> TASK MATERIAL:
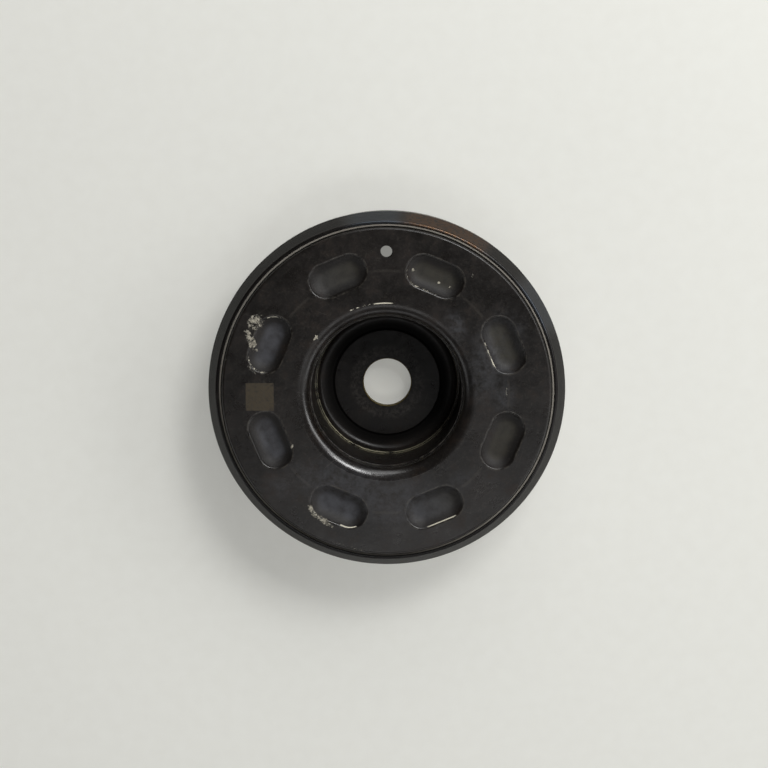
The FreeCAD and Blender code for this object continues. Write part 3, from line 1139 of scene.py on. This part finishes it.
    def base(self) -> bpy.types.Mesh:
        """The web's two flat faces and the wall of the timing hole."""
        front = self.plate(self.web_inner, self.front_outer, self.height(0))
        back = self.plate(self.web_inner, self.rear_outer, self.height(self.sheet))
        points = front[0] + back[0]
        faces = front[1] + [tuple(i + len(front[0]) for i in face) for face in back[1]]
        wide, narrow = self.timing_radius + self.timing_break, self.timing_radius
        rings = ((wide, 0), (narrow, self.timing_break), (narrow, self.sheet - self.timing_break),
                 (wide, self.sheet))
        count = self.timing_points
        first = len(points)
        for radius, depth in rings:
            points += [(x, y, self.height(depth)) for x, y in self.timing_circle(radius)]
        for row in range(len(rings) - 1):
            for k in range(count):
                a, b = first + row * count + k, first + row * count + (k + 1) % count
                faces.append((a, b, b + count, a + count))
        return mesh_of("hub_disc_web", points, faces)

    def build(self) -> bpy.types.Object:
        """Makes the dressed disc.

        Returns:
            The finished piece.
        """
        material = self.finish.material()
        piece = self.shop.piece("dressed_hub_disc", self.base())
        self.shop.turn(piece, [self.inner_line(), self.outer_line()], False, material)
        pattern, finish = self.pocket_pattern(), self.finish
        self.shop.repeat.apply(piece, pattern, finish.pockets, finish.first_pocket, material)
        self.shop.hand_over(piece, "hub_disc", "hub_steel")
        return piece


@dataclass
class RubberRing:
    """The rubber in the track, with a rounded front edge in the seam."""

    shop: Shop
    track: Track
    finish: BloomedRubber
    rear: float
    front: float
    thickness: float = 1.3
    foot: float = 0.35

    def build(self) -> bpy.types.Object:
        """Makes the dressed rubber.

        Returns:
            The finished piece.
        """
        inner, outer = self.track.corners(0), self.track.corners(self.thickness)
        tip = self.thickness / 2
        line = outline([(inner[0][0], self.front, tip), (outer[0][0], self.front, tip), outer[0], outer[1],
                        (outer[1][0], self.rear, self.foot), (inner[1][0], self.rear, self.foot),
                        inner[1], inner[0]], closed=True)
        piece = self.shop.piece("dressed_rubber_ring")
        self.shop.turn(piece, [line], True, self.finish.material())
        self.shop.hand_over(piece, "rubber_ring", "track_rubber")
        return piece


@dataclass
class BeltRing:
    """The turned ring with the bevelled flange and the poly-V grooves."""

    shop: Shop
    track: Track
    finish: TurnedSteel
    outside: float
    rubber: float = 1.3
    nose_depth: float = 2.0
    nose_flat: float = 1.0
    nose_inner: float = 0.3
    nose_outer: float = 1.3
    bevel_depth: float = 7.8
    bevel_radius: float = 1.0
    land: float = 3.8
    flange_rise: float = 1.2
    rear_rise: float = 0.2
    ribs: int = 6
    pitch: float = 3.56
    rib_depth: float = 2.8
    flank_angle: float = 20.0
    root_flat: float = 0.5
    chamfer: float = 0.6
    crest_round: float = 0.28
    root_round: float = 0.22
    edge_break: float = 0.2

    def corners(self) -> list[Corner]:
        """The ring's section, from the nose over the flange and grooves to the rear and the track."""
        inner = self.track.corners(self.rubber)
        top, nose = self.track.top, inner[0][0]
        rise, run = self.outside - nose - self.nose_flat, self.bevel_depth - self.nose_depth
        land_front = top - self.bevel_depth - self.bevel_radius * math.tan(math.atan2(rise, run) / 2)
        land_rear = land_front - self.land
        flank = math.tan(math.radians(self.flank_angle))
        mouth = self.root_flat / 2 + self.rib_depth * flank
        crest = self.outside - self.flange_rise
        root = crest - self.rib_depth
        line: list[Corner] = [
            (nose, top - self.nose_depth, self.nose_inner),
            (nose + self.nose_flat, top - self.nose_depth, self.nose_outer),
            (self.outside, top - self.bevel_depth, self.bevel_radius),
            (self.outside, land_rear, self.edge_break),
        ]
        first = land_rear - self.flange_rise * flank - mouth
        for i in range(self.ribs):
            middle = first - i * self.pitch
            if i > 0:
                line.append((crest, middle + mouth, self.crest_round))
            line.append((root, middle + self.root_flat / 2, self.root_round))
            line.append((root, middle - self.root_flat / 2, self.root_round))
            if i < self.ribs - 1:
                line.append((crest, middle - mouth, self.crest_round))
        last = first - (self.ribs - 1) * self.pitch - mouth
        land = crest + self.rear_rise
        line += [
            (land, last - self.rear_rise * flank, self.edge_break),
            (land, self.chamfer, 0),
            (land - self.chamfer, 0, 0),
            (inner[1][0] + self.chamfer, 0, 0),
            (inner[1][0], self.chamfer, 0),
            inner[1],
            inner[0],
        ]
        return line

    def build(self) -> bpy.types.Object:
        """Makes the dressed ring.

        Returns:
            The finished piece.
        """
        piece = self.shop.piece("dressed_belt_ring")
        line = outline(self.corners(), closed=True, support=0.12)
        self.shop.turn(piece, [line], True, self.finish.material())
        self.shop.hand_over(piece, "belt_ring", "ring_steel")
        return piece


@dataclass(frozen=True)
class Lamp:
    """A soft rectangular lamp that faces the pulley; its compass side runs clockwise from +Y."""

    name: str
    lean: float
    compass: float
    away: float
    size: Point
    radiance: float


@dataclass
class Studio:
    """The floor, the lamps and the camera."""

    aim: Vector
    camera_distance: float = 0.700
    camera_tilt: float = 8.5
    camera_side: float = 0.75
    lens_px: float = 1764.0
    frame_px: float = 768.0
    web_centre_px: Point = (386.3, 393.0)
    floor: str = "#d7d7d1"
    floor_speck: str = "#b9b5aa"
    floor_glow: float = 0.36
    floor_gap: float = 0.00005
    ambient: str = "#f2f1ee"
    ambient_strength: float = 0.03
    lamps: tuple[Lamp, ...] = (
        Lamp("key", 44.0, 30.0, 1.2, (0.44, 0.34), 13.0),
        Lamp("window", 60.0, 62.0, 1.2, (0.94, 0.36), 3.8),
        Lamp("window_side", 60.0, 6.0, 1.2, (0.70, 0.34), 2.6),
        Lamp("window_right", 60.0, 103.0, 1.2, (0.45, 0.34), 1.5),
        Lamp("overhead", 24.0, 170.0, 1.2, (0.90, 0.34), 1.75),
        Lamp("fill", 42.0, 120.0, 1.2, (0.42, 0.34), 0.8),
        Lamp("board_right", 78.0, 126.0, 1.2, (0.85, 0.34), 2.4),
        Lamp("board_front", 78.0, 182.0, 1.2, (1.20, 0.34), 1.3),
        Lamp("board_left", 78.0, 237.0, 1.2, (0.90, 0.34), 1.6),
        Lamp("board_far", 78.0, 0.0, 1.2, (0.45, 0.34), 1.5),
    )

    def toward(self, lean: float, compass: float) -> Vector:
        """A direction that leans from straight up, towards a compass angle clockwise from +Y."""
        a, c = math.radians(lean), math.radians(compass)
        return Vector((math.sin(a) * math.sin(c), math.sin(a) * math.cos(c), math.cos(a)))

    def make_camera(self) -> None:
        """Sets the camera at the photograph's viewing angle."""
        scene = bpy.context.scene
        data = bpy.data.cameras.new("studio_camera")
        camera = bpy.data.objects.new("studio_camera", data)
        scene.collection.objects.link(camera)
        scene.camera = camera
        data.sensor_width = 36.0
        data.lens = self.lens_px / self.frame_px * data.sensor_width
        side, tilt = math.radians(self.camera_side), math.radians(self.camera_tilt)
        sight = Vector((math.sin(side), math.sin(tilt), math.cos(tilt))).normalized()
        right = Vector((0, 1, 0)).cross(sight).normalized()
        shift = self.camera_distance / self.lens_px
        across = (self.frame_px / 2 - self.web_centre_px[0]) * shift
        rise = (self.web_centre_px[1] - self.frame_px / 2) * shift
        look = self.aim + right * across + sight.cross(right) * rise
        place = self.aim + sight * self.camera_distance
        back = (place - look).normalized()
        right = Vector((0, 1, 0)).cross(back).normalized()
        camera.matrix_world = Matrix((right, back.cross(right), back)).transposed().to_4x4()
        camera.location = place

    def hang(self, lamp: Lamp) -> None:
        """Hangs one lamp."""
        data = bpy.data.lights.new(lamp.name, "AREA")
        data.shape = "RECTANGLE"
        data.size, data.size_y = lamp.size
        data.energy = lamp.radiance * math.pi * lamp.size[0] * lamp.size[1]
        item = bpy.data.objects.new(lamp.name, data)
        bpy.context.scene.collection.objects.link(item)
        direction = self.toward(lamp.lean, lamp.compass)
        right = Vector((0, 0, 1)).cross(direction).normalized()
        turn = Matrix((right, direction.cross(right), direction)).transposed().to_4x4()
        item.matrix_world = Matrix.Translation(self.aim + direction * lamp.away) @ turn

    def make_floor(self) -> None:
        """Lays the pale floor, which glows a little for the camera and still takes the shadow."""
        size = 3.0
        mesh = bpy.data.meshes.new("floor")
        low = -self.floor_gap
        spots = [(x * size, y * size, low) for x, y in ((-1, -1), (1, -1), (1, 1), (-1, 1))]
        mesh.from_pydata(spots, [], [(0, 1, 2, 3)])
        floor = bpy.data.objects.new("floor", mesh)
        bpy.context.scene.collection.objects.link(floor)
        material = bpy.data.materials.new("pale_board")
        material.use_nodes = True
        material.node_tree.nodes.clear()
        graph = Graph(material.node_tree)
        rays = graph.add("ShaderNodeLightPath").outputs
        glow = graph.add(MATH, {0: rays["Is Camera Ray"], 1: self.floor_glow}, operation="MULTIPLY")
        grain = graph.add(NOISE, {"Scale": 900.0, "Detail": 2.0})
        tone = graph.add(RANGE, {0: grain.outputs[0], 1: 0.3, 2: 0.7, 3: 0.0, 4: 0.06})
        shades = {0: tone.outputs[0], 6: linear(self.floor), 7: linear(self.floor_speck)}
        colour = graph.add(MIX, shades, data_type="RGBA")
        matt = graph.add("ShaderNodeBsdfDiffuse", {0: colour.outputs[2]})
        light = graph.add("ShaderNodeEmission", {0: colour.outputs[2], 1: glow})
        both = graph.add("ShaderNodeAddShader", {0: matt, 1: light})
        graph.add("ShaderNodeOutputMaterial", {"Surface": both})
        mesh.materials.append(material)

    def make_world(self) -> None:
        """Fills the shadows with an even pale light."""
        world = bpy.data.worlds.new("studio_air")
        world.use_nodes = True
        world.node_tree.nodes.clear()
        graph = Graph(world.node_tree)
        air = graph.add("ShaderNodeBackground", {0: linear(self.ambient), 1: self.ambient_strength})
        graph.add("ShaderNodeOutputWorld", {"Surface": air})
        bpy.context.scene.world = world

    def build(self) -> None:
        """Makes the whole studio."""
        self.make_camera()
        self.make_floor()
        self.make_world()
        for lamp in self.lamps:
            self.hang(lamp)
        bpy.context.scene.view_settings.view_transform = "Standard"


def main() -> None:
    """Builds the pieces in order, dresses them and sets the studio round them."""
    logging.basicConfig(level=logging.INFO, format="%(message)s")
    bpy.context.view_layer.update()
    hub_low, hub_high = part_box("hub_disc")
    ring_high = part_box("belt_ring")[1]
    rubber_low, rubber_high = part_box("rubber_ring")
    top = hub_high.z * PER_M
    shop = Shop()
    track = Track(top=top, disc_radius=hub_high.x * PER_M)
    pieces = (
        HubDisc(shop, track, DippedSteel(web_height=top), rear=hub_low.z * PER_M),
        RubberRing(shop, track, BloomedRubber(), rear=rubber_low.z * PER_M, front=rubber_high.z * PER_M),
        BeltRing(shop, track, TurnedSteel(), outside=ring_high.x * PER_M),
    )
    for piece in pieces:
        made = piece.build()
        LOG.info("built %s", made.name)
    Studio(aim=Vector((0, 0, top * MM))).build()


if __name__ == "__main__":
    main()
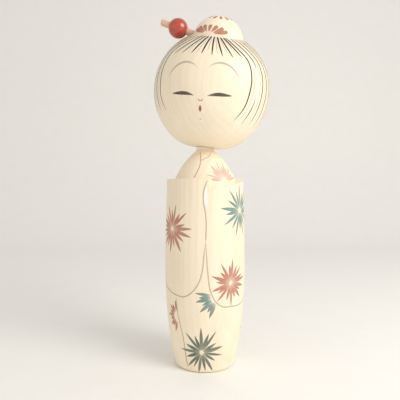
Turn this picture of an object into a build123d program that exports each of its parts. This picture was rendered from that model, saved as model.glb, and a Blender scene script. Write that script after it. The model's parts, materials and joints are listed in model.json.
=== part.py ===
from build123d import *

# Kokeshi doll: a turned kimono body, a shoulder dome, and a head that turns on a leaning peg.
#
# The doll faces -Y and stands on Z = 0, with the body's turning axis on Z. The head turns on an
# axis that leans to one side from the neck. Its topknot sits forward of that axis, because the
# ball is bored at a slant so that the face looks down.

import os
from math import cos, radians, sin, sqrt, tan

os.makedirs("parts", exist_ok=True)

# Body: a barrel-shaped turning with a rounded foot
body_height = 128.5
foot_radius = 20.6
foot_rounding = 3.0
hem_radius = 25.9
hem_height = 31.0
belly_radius = 27.7
belly_height = 75.0
rim_radius = 26.6
rim_softening = 0.5

# Collar: one side of the front rim is planed down towards the middle
collar_drop = 6.7
collar_edge_x = 2.0
collar_angle = 15.2

# Chest: a dome on a round tenon that stands in the body's socket
chest_radius = 21.0
chest_waist_radius = 14.6
chest_waist_height = 11.1
neck_radius = 6.0
neck_length = 2.0
neck_height = 150.4
tenon_depth = 16.0
socket_clearance = 0.05

# Neck peg: glued in the chest, runs free in the head
head_lean = 6.8
peg_radius = 4.0
peg_in_chest = 18.0
peg_in_head = 26.0
peg_chamfer = 0.6
glue_clearance = 0.03
running_clearance = 0.08
seat_gap = 0.2
peg_end_gap = 0.8

# Head: a ball, a little fuller at the cheeks, with a flat above and below
head_radius = 39.8
cheek_fullness = 0.9
chin_flat_radius = 7.0

# Bun: a cap on the head's upper flat, pinned by a dowel
bun_radius = 18.2
bun_crease_radius = 17.4
bun_forward_angle = 19.5
bun_dowel_radius = 3.0
dowel_in_head = 10.0
dowel_in_bun = 9.0
dowel_end_gap = 0.5

# Hairpin: a stick with a bead, pushed into a slanting hole at the foot of the bun
pin_slope = 20.0
pin_radius = 2.2
pin_depth = 13.0
pin_hole_clearance = 0.1
pin_end_gap = 0.3
bead_radius = 6.5
bead_offset = 10.0
pin_beyond_bead = 12.0
pin_end_rounding = 1.2
bead_bore_clearance = 0.02

# The head's leaning axis, and the direction from the head's middle to the bun
lean_direction = Vector(sin(radians(head_lean)), 0, cos(radians(head_lean)))
across_direction = Vector(cos(radians(head_lean)), 0, -sin(radians(head_lean)))
neck_point = Vector(0, 0, neck_height)
chin_distance = sqrt(head_radius**2 - chin_flat_radius**2)
head_centre = neck_point + lean_direction * (seat_gap + chin_distance)
crown_distance = sqrt(head_radius**2 - bun_crease_radius**2)
bun_rise = sqrt(bun_radius**2 - bun_crease_radius**2)


def across_axis(point):
    """The plane square to the leaning axis at a point, with X across the doll."""
    return Plane(origin=point, x_dir=across_direction, z_dir=lean_direction)


neck_plane = across_axis(neck_point)
head_plane = across_axis(head_centre)
chin_plane = across_axis(neck_point + lean_direction * seat_gap)
forward = radians(bun_forward_angle)
crown_direction = lean_direction * cos(forward) + Vector(0, -sin(forward), 0)
crown_centre = head_centre + crown_direction * crown_distance
crown_plane = Plane(origin=crown_centre, x_dir=across_direction, z_dir=crown_direction)

# The hairpin's own axis runs inwards and down from the left end of the crease
pin_inward = Vector(cos(radians(pin_slope)), 0, -sin(radians(pin_slope)))
crease_point = crown_centre - across_direction * bun_crease_radius
pin_entry = Plane(origin=crease_point, x_dir=Vector(0, 1, 0), z_dir=pin_inward)
bead_centre = crease_point - pin_inward * bead_offset
bead_plane = Plane(origin=bead_centre, x_dir=Vector(0, 1, 0), z_dir=pin_inward)

# Body
socket_radius = chest_radius + socket_clearance
socket_floor = body_height - tenon_depth
with BuildPart() as body:
    with BuildSketch(Plane.XZ):
        with BuildLine():
            foot = Line((0, 0), (foot_radius, 0))
            side = Spline(
                foot @ 1,
                (hem_radius, hem_height),
                (belly_radius, belly_height),
                (rim_radius, body_height),
            )
            rim = Line(side @ 1, (0, body_height))
            Line(rim @ 1, foot @ 0)
        make_face()
    revolve(axis=Axis.Z)
    round_edges = body.edges().filter_by(GeomType.CIRCLE).sort_by(Axis.Z)
    fillet(round_edges[0], radius=foot_rounding)
    top_edge = body.edges().filter_by(GeomType.CIRCLE).sort_by(Axis.Z)[-1]
    fillet(top_edge, radius=rim_softening)
    # The planed collar: a wedge over the front half, deepest at its edge near the middle
    collar_low = body_height - collar_drop
    collar_reach = 2 * belly_radius
    collar_high = collar_low + collar_reach * tan(radians(collar_angle))
    with BuildSketch(Plane.XZ):
        with BuildLine():
            Polyline(
                (collar_edge_x, collar_low),
                (collar_edge_x, collar_high),
                (collar_edge_x + collar_reach, collar_high),
                close=True,
            )
        make_face()
    extrude(amount=collar_reach, mode=Mode.SUBTRACT)
    # The socket for the chest's tenon
    with BuildSketch(Plane.XY.offset(socket_floor)):
        Circle(socket_radius)
    extrude(amount=tenon_depth + collar_drop, mode=Mode.SUBTRACT)
body.part.label = "body"
export_step(body.part, "parts/body.step")

# Chest
with BuildPart() as chest:
    with BuildSketch(Plane.XZ):
        with BuildLine():
            bottom = Line((0, socket_floor), (chest_radius, socket_floor))
            wall = Line(bottom @ 1, (chest_radius, body_height))
            dome = ThreePointArc(
                wall @ 1,
                (chest_waist_radius, body_height + chest_waist_height),
                (neck_radius, neck_height - neck_length),
            )
            neck = Line(dome @ 1, (neck_radius, neck_height + neck_radius))
            top = Line(neck @ 1, (0, neck_height + neck_radius))
            Line(top @ 1, bottom @ 0)
        make_face()
    revolve(axis=Axis.Z)
    split(bisect_by=neck_plane, keep=Keep.BOTTOM)
    with BuildSketch(neck_plane):
        Circle(peg_radius + glue_clearance)
    extrude(amount=-peg_in_chest, mode=Mode.SUBTRACT)
chest.part.label = "chest"
export_step(chest.part, "parts/chest.step")

# Neck peg
with BuildPart() as neck_peg:
    with BuildSketch(across_axis(neck_point - lean_direction * peg_in_chest)):
        Circle(peg_radius)
    extrude(amount=peg_in_chest + seat_gap + peg_in_head)
    peg_ends = neck_peg.edges().filter_by(GeomType.CIRCLE).sort_by(Axis.Z)
    chamfer(peg_ends[-1], length=peg_chamfer)
neck_peg.part.label = "neck_peg"
export_step(neck_peg.part, "parts/neck_peg.step")

# Head
cheek = head_radius / sqrt(2) + cheek_fullness
with BuildPart() as head:
    turning_plane = Plane(origin=head_centre, x_dir=across_direction, z_dir=(0, -1, 0))
    with BuildSketch(turning_plane):
        with BuildLine():
            brow = RadiusArc((0, head_radius), (head_radius, 0), head_radius)
            jaw = Spline(
                brow @ 1,
                (cheek, -cheek),
                (chin_flat_radius, -chin_distance),
                tangents=((0, -1), (-1, 0)),
            )
            chin = Line(jaw @ 1, (0, -chin_distance))
            Line(chin @ 1, brow @ 0)
        make_face()
    revolve(axis=Axis(head_centre, lean_direction))
    split(bisect_by=crown_plane, keep=Keep.BOTTOM)
    with BuildSketch(chin_plane):
        Circle(peg_radius + running_clearance)
    extrude(amount=peg_in_head + peg_end_gap, mode=Mode.SUBTRACT)
    with BuildSketch(crown_plane):
        Circle(bun_dowel_radius + glue_clearance)
    extrude(amount=-dowel_in_head, mode=Mode.SUBTRACT)
    with BuildSketch(pin_entry):
        Circle(pin_radius + pin_hole_clearance)
    extrude(amount=pin_depth + pin_end_gap, mode=Mode.SUBTRACT)
    with BuildSketch(pin_entry):
        Circle(pin_radius + pin_hole_clearance)
    extrude(amount=-bead_offset, mode=Mode.SUBTRACT)
head.part.label = "head"
export_step(head.part, "parts/head.step")

# Bun
with BuildPart() as bun:
    bun_side = across_direction.cross(crown_direction)
    with BuildSketch(Plane(origin=crown_centre, x_dir=across_direction, z_dir=bun_side)):
        with BuildLine():
            base = Line((0, 0), (bun_crease_radius, 0))
            cap = RadiusArc(base @ 1, (0, bun_radius - bun_rise), -bun_radius)
            Line(cap @ 1, base @ 0)
        make_face()
    revolve(axis=Axis(crown_centre, crown_direction))
    with BuildSketch(crown_plane):
        Circle(bun_dowel_radius + glue_clearance)
    extrude(amount=dowel_in_bun + dowel_end_gap, mode=Mode.SUBTRACT)
    with BuildSketch(pin_entry):
        Circle(pin_radius + pin_hole_clearance)
    extrude(amount=pin_depth + pin_end_gap, mode=Mode.SUBTRACT)
    with BuildSketch(pin_entry):
        Circle(pin_radius + pin_hole_clearance)
    extrude(amount=-bead_offset, mode=Mode.SUBTRACT)
bun.part.label = "bun"
export_step(bun.part, "parts/bun.step")

# Bun dowel
with BuildPart() as bun_dowel:
    with BuildSketch(crown_plane.offset(-dowel_in_head)):
        Circle(bun_dowel_radius)
    extrude(amount=dowel_in_head + dowel_in_bun)
bun_dowel.part.label = "bun_dowel"
export_step(bun_dowel.part, "parts/bun_dowel.step")

# Hairpin stick
with BuildPart() as hairpin_stick:
    with BuildSketch(bead_plane.offset(-pin_beyond_bead)):
        Circle(pin_radius)
    extrude(amount=pin_beyond_bead + bead_offset + pin_depth)
    stick_ends = hairpin_stick.edges().filter_by(GeomType.CIRCLE).sort_by(Axis.X)
    fillet(stick_ends[0], radius=pin_end_rounding)
hairpin_stick.part.label = "hairpin_stick"
export_step(hairpin_stick.part, "parts/hairpin_stick.step")

# Hairpin bead
with BuildPart() as hairpin_bead:
    with Locations(bead_plane):
        Sphere(bead_radius)
    with BuildSketch(bead_plane.offset(-bead_radius)):
        Circle(pin_radius + bead_bore_clearance)
    extrude(amount=2 * bead_radius, mode=Mode.SUBTRACT)
hairpin_bead.part.label = "hairpin_bead"
export_step(hairpin_bead.part, "parts/hairpin_bead.step")
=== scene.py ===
import json
import random
from math import acos, asin, atan2, cos, degrees, hypot, pi, radians, sin, sqrt, tan

import bmesh
import bpy
import numpy as np
from mathutils import Matrix, Vector
from mathutils.bvhtree import BVHTree


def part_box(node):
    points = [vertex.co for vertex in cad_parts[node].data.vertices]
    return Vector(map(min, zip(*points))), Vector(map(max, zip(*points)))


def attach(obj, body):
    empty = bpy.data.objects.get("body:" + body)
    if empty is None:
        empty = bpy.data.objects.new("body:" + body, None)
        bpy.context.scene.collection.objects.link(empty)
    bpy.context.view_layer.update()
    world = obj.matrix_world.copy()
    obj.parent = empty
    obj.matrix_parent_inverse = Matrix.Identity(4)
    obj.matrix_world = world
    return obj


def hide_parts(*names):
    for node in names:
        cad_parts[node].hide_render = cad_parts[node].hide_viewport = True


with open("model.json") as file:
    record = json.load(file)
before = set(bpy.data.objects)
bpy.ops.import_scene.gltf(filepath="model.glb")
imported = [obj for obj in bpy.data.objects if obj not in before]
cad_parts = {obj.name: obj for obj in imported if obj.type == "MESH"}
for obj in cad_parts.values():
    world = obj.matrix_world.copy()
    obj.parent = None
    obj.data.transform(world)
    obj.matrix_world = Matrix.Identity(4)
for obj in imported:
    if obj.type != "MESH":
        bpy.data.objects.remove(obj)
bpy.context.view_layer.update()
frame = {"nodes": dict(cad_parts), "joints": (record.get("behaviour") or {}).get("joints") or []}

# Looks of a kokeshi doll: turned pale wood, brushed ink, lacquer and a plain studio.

bl_info = {
    "name": "Kokeshi doll",
    "version": (1, 0, 0),
    "blender": (4, 5, 0),
    "location": "View3D > Sidebar > Kokeshi",
    "description": "Builds the finish of a turned and painted kokeshi doll around its frame",
    "category": "Object",
}

MM = 0.001
JOINTS = {joint["name"]: joint for joint in frame["joints"]}
DOLL, HEAD, PIN = "doll_body", "head", "hairpin"
RING = 2 * pi

FOOT_ROUNDING = 3.0 * MM
RIM_ROUNDING = 0.5 * MM
COLLAR_SLOPE = tan(radians(15.2))
NECK_CLEARANCE = 0.08 * MM
NECK_BORE_DEPTH = 26.8 * MM
PIN_CLEARANCE = 0.1 * MM
PIN_END_GAP = 0.3 * MM
PIN_END_ROUNDING = 1.2 * MM
BEAD_CLEARANCE = 0.02 * MM
PAINT_MERGE = 0.0002 * MM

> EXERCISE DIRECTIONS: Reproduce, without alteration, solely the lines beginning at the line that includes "# Hairpin bead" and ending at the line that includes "for node in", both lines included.

> ANSWER TO THE PROBLEM:
# Hairpin bead
with BuildPart() as hairpin_bead:
    with Locations(bead_plane):
        Sphere(bead_radius)
    with BuildSketch(bead_plane.offset(-bead_radius)):
        Circle(pin_radius + bead_bore_clearance)
    extrude(amount=2 * bead_radius, mode=Mode.SUBTRACT)
hairpin_bead.part.label = "hairpin_bead"
export_step(hairpin_bead.part, "parts/hairpin_bead.step")
=== scene.py ===
import json
import random
from math import acos, asin, atan2, cos, degrees, hypot, pi, radians, sin, sqrt, tan

import bmesh
import bpy
import numpy as np
from mathutils import Matrix, Vector
from mathutils.bvhtree import BVHTree


def part_box(node):
    points = [vertex.co for vertex in cad_parts[node].data.vertices]
    return Vector(map(min, zip(*points))), Vector(map(max, zip(*points)))


def attach(obj, body):
    empty = bpy.data.objects.get("body:" + body)
    if empty is None:
        empty = bpy.data.objects.new("body:" + body, None)
        bpy.context.scene.collection.objects.link(empty)
    bpy.context.view_layer.update()
    world = obj.matrix_world.copy()
    obj.parent = empty
    obj.matrix_parent_inverse = Matrix.Identity(4)
    obj.matrix_world = world
    return obj


def hide_parts(*names):
    for node in names:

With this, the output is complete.